In May 1922, the IRA launched an offensive with attacks all across Northern Ireland. On 18 May 1922 in Belfast, McCorley and Woods men carried out an assault on Musgrave Street RIC barracks in which they captured the files and military plans of the police headquarters. He also conducted an arson campaign on businesses in Belfast. His men also carried out a number of assassinations, including that of Unionist MP William Twaddell, which caused the internment of over 200 Belfast IRA men. McCorley's command saw the collapse of the Belfast IRA.

==Civil War==

To escape from the subsequent repression, McCorley and over 900 Northern IRA men fled south, to the Irish Free State, where they were housed in the Curragh. McCorley was put in command of these men. In June 1922, the Irish Civil War broke out between Pro and Anti-Treaty elements of the IRA. McCorley took the side of the Free State and Michael Collins. After Michael Collins was killed in August 1922, McCorley's men were stood down.

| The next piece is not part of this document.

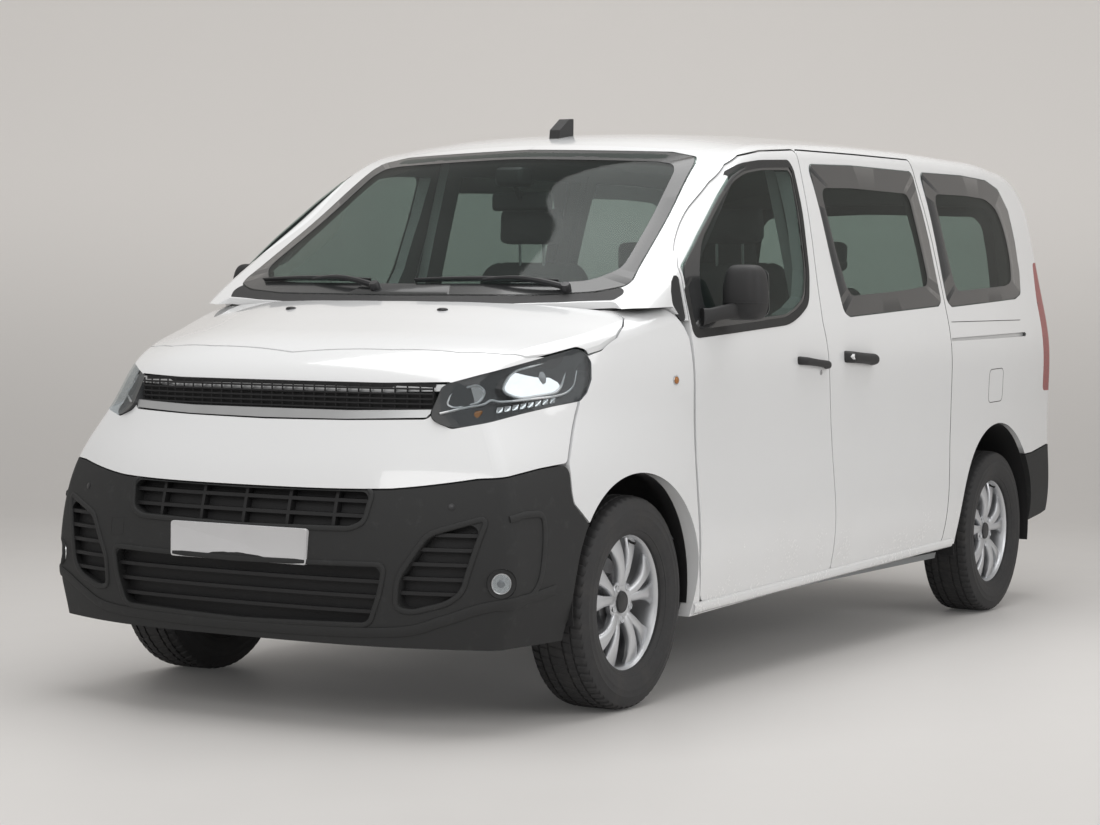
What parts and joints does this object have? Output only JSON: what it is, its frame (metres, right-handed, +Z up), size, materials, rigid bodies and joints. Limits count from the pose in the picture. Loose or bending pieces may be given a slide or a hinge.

About 300 of them joined the National Army and were sent to County Kerry to put down anti-Treaty guerrillas there. In the spring of 1923, McCorley, bitterly disillusioned by the brutal counter-insurgency against fellow republicans, resigned his command. He recalled he was, 'fed up', with the civil war.

He later asserted that he 'hated the Treaty' and only supported it because it allowed Ireland to have its own armed forces. Both McCorley and Seamus Woods were severe critics of the Irish Free State inertia towards Northern Ireland after the death of Michael Collins. McCorley commented that when Collins was killed "the Northern element gave up all hope."

In 1936 he was instrumental in the establishment of the All-Ireland Old IRA Men's Organization, serving as vice-president with President Liam Deasy (Cork No. 3 Brigade) and Secretary George Lennon (Waterford No. 2 Brigade).

==Coras na Poblachta==

In the 1940s, McCorley was a founding member of Córas na Poblachta, a political party which aspired to a United Ireland and economic independence from Britain. He died on 13 November 1993 and is buried in the Republican Plot of Glasnevin cemetery.